Interview – Kensho
Kenshō significa “momento fugace di illuminazione improvvisa”: è da qui che prende il via una band giovanissima. Quattro ragazzi che hanno messo insieme le proprie esperienze per pubblicare un ep, “Rotta del diavolo”, che riserva particolari sorprese.
Kenshō è anche un modo, per la band, per esprimere la propria interiorità tramite parole e soprattutto suoni, arrivare alle persone cercando di creare in ognuno sensazioni, emozioni, ricordi. Li abbiamo intervistati.

Ciao, ci raccontate la storia della vostra giovanissima band?
Ci siamo incontrati per la prima volta nel 2019 e abbiamo iniziato come cover band, suonando insieme per qualche mese. Ci siamo rivisti solo a febbraio 2023, ad una jam session, e si è riaccesa in noi la voglia di suonare insieme. Abbiamo iniziato a vederci per suonare, prima in casa, poi in alcune sale prove fino a quando non abbiamo trovato un fondo nostro dove poter essere liberi e non avere orari. Abbiamo partecipato a diversi contest nella nostra zona e durante l’estate 2023 abbiamo iniziato a suonare in diversi locali per farci conoscere. Di recente sono iniziate le prime esperienze in radio, con Universal Web Radio, Radio Nostalgia e Radio Omega. Abbiamo già pronti tanti progetti e sorprese per il futuro.
Quali influenze musicali hanno ispirato le canzoni di “Rotta del Diavolo”?
John Bonham, la voce e la sonorità di Matthew Bellamy, Jimmy Page, Mick Mars.
C’è una canzone in particolare che sentite rappresenti al meglio il vostro messaggio in questo momento della vostra carriera?
Probabilmente “Zarathustra”, perché ci dà la spinta per andare avanti nei momenti difficili, ed è per noi come “una lanterna” che “illumina il buio del giorno”. Il testo infatti parla del filosofo Nietzsche e di come dal crollo delle certezze, dalla “morte di dio”, si possa trovare dentro se stessi quella spinta per ricostruirsi, per reinventarsi. È sia un modo di affrontare la vita, che il nostro approccio alla carriera musicale: da ogni sconfitta o esperienza andata male, cerchiamo di trarre insegnamenti o momenti positivi di crescita insieme.
Il vostro stile peculiare affonda le radici in un sound non appartenente a questa epoca. Attraverso quali ascolti siete arrivati a plasmarlo?
Tutto il Rock anni ‘70, ‘80 e ‘90 e influenze dei grandi classici italiani.
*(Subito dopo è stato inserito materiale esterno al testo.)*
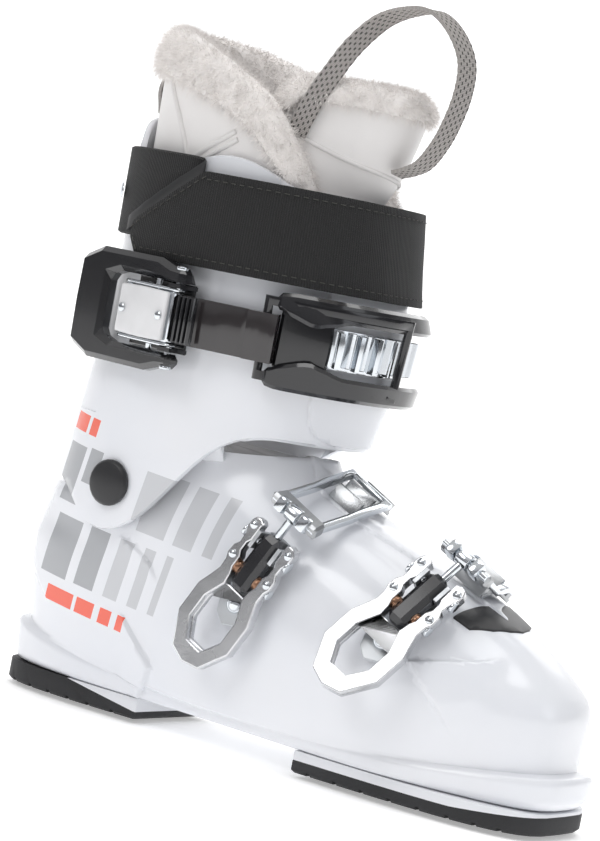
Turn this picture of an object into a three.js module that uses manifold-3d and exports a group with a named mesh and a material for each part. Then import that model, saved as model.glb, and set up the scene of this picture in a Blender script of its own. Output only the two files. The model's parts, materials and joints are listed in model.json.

Ci teniamo ad avere una visione sulla musica il più possibile ampia, infatti soprattutto ultimamente ci stiamo impegnando ad ascoltare i più disparati generi musicali, sia passati che attuali, per aggiornare sempre il nostro bagaglio culturale.
In che modo il significato di “KENSHŌ” influisce sul vostro approccio alla creazione musicale?
“Kenshō” significa letteralmente “momento fugace di illuminazione improvvisa”, e questa sorta di epifania è la scintilla che scaturisce la creazione dei nostri brani: parte tutto da un’idea, un’immagine, un concetto, in modo spontaneo e viene poi elaborato attraverso uno studio attento delle armonizzazioni e dei suoni. La scrittura per noi più che passione è un bisogno, quasi fisico, sia per sfogarci, che per esprimere noi stessi e conoscerci, che per comunicare al mondo quello che abbiamo da dire.
Qual è il messaggio che sperate che gli ascoltatori ricevano dalla vostra musica?
Speriamo di regalare un’esperienza di fugace illuminazione anche agli ascoltatori, attraverso sensazioni, ricordi, e riflessioni. Il nostro intento è di scrivere brani che hanno più livelli di interpretazione, per poter arrivare a tutti, essere musicalmente piacevoli ma allo stesso tempo portare concetti intensi e profondi.